The Fairmont Opera House in Fairmont, Minnesota was built in 1901. Frank A. Day, editor of the Fairmont Sentinel, prodded local businessmen to establish an opera house starting in 1899. The Fairmont Opera House Company acquired the land in July, 1901 and began construction. The first grand opening was on February 11, 1902, with the opening show being "The Chaperone" performed by the Frank L. Perley Singing Comedians. From 1902 through 1912, it housed a variety of events such as traveling stock companies, local talent shows, graduation ceremonies, musicals, conventions, and political meetings. In 1912, W.L. Nicholas and Billy Hay became the managers, changed its name to the Haynic Theater, and began to show movies there. In 1926, the house was remodeled to accommodate live stock companies, road shows, and movies. Billy Hay died in 1926, and the opera house was rechristened the Nicholas Theatre, with a grand opening on July 27, 1927. The 1927 opening introduced an organ by Marr and Colton, complete with sound effects such as drums, a xylophone, car horns, horses' hoof beats, cymbals, and other novelties.
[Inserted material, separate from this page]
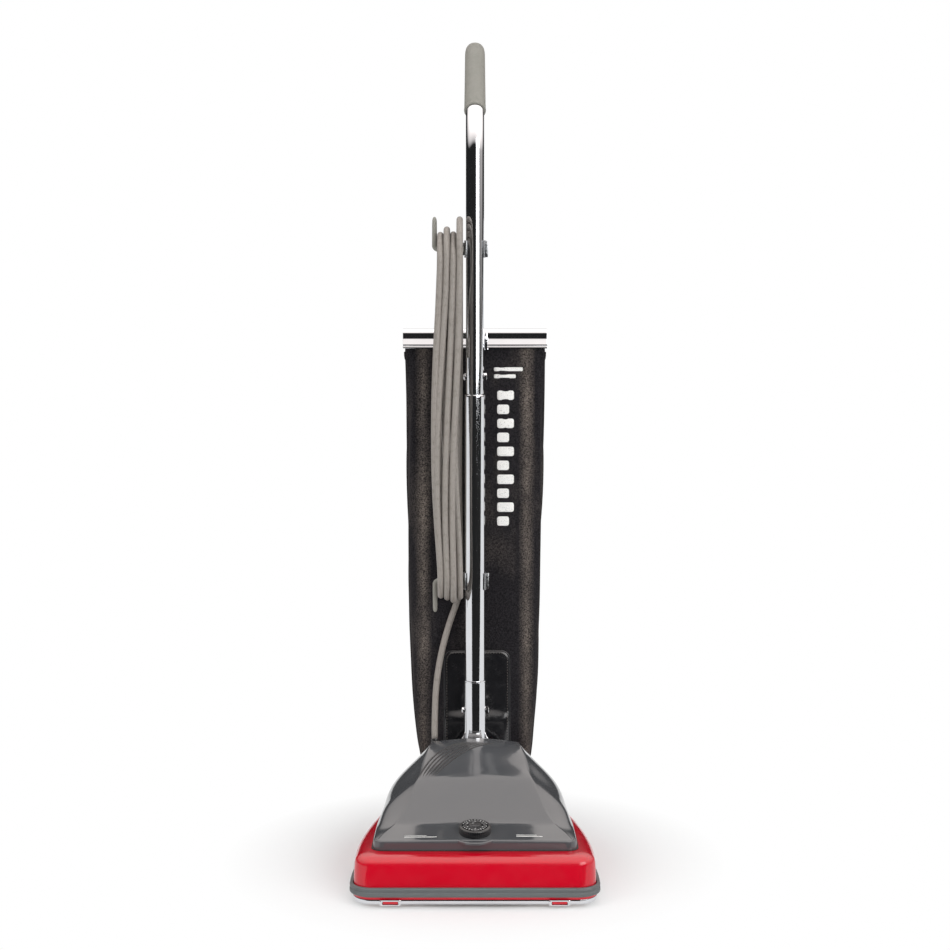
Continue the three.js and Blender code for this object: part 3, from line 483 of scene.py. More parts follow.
def bag_cloth():
    """Black twill, flecked with brown, with painted highlights along the two long folds of its front and soft
    vertical ones, weaker towards the bottom.
    """
    f = Finish("bag_twill", srgb(30, 28, 30), 0.8, Sheen_Weight=0.05, Sheen_Roughness=0.5,
               Sheen_Tint=srgb(180, 160, 145), Specular_IOR_Level=0.12)
    weave = f.stripes(1.6, (0, math.radians(52), 0), 0.6)
    flecks = f.noise(2.0, 4, rough=0.8)
    x = f.axis("X")
    # Painted highlights: a pale brown strip along each fold at x = ±74 mm, broken up by noise, and soft
    # vertical streaks.
    fold = f.product(f.product(x, 0.0, "ABSOLUTE"), 0.074, "SUBTRACT")
    ridge = f.range(f.product(fold, 0.0, "ABSOLUTE"), 0.0, 0.012, 1, 0)
    fold_highlight = f.product(ridge, f.range(f.noise(34, 3, f.stretched((1, 1, 0.5))), 0.3, 0.7, 0.25, 0.95))
    soft = f.range(f.noise(45, 3, f.stretched((1, 1, 0.4))), 0.5, 0.75, 0.0, 0.22)
    # The painted highlights weaken towards the bottom.
    upward = f.range(f.axis("Z"), 0.15, 0.5, 0.6, 1.0)
    painted_highlight = f.product(f.product(fold_highlight, soft, "ADD"), upward)
    black = f.mixed(f.range(flecks, 0.4, 0.6, 0, 1), srgb(7, 7, 11), srgb(43, 41, 44))
    # This brown is the colour of the painted highlights.
    brown = f.mixed(f.range(flecks, 0.4, 0.6, 0, 1), srgb(38, 35, 34), srgb(142, 131, 122))
    f.color(f.mixed(painted_highlight, black, brown))
    f.roughness(f.range(flecks, 0.3, 0.7, 0.66, 0.92))
    f.bump(f.noise(9, 3), 0.5, 0.35)
    return f.bump(f.product(weave, flecks), 0.5, 0.9).material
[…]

The Nicholas Theater was used exclusively as a movie house until 1980.

In July 1979, organizers led by Dr. Robert Arneson and his wife Mary began an effort to list the theater on the National Register of Historic Places, which was approved in February, 1980 by the Minnesota Historical Society. A nonprofit group bought the building for $51,000 in November 1980, and organized efforts to remodel and repair the building.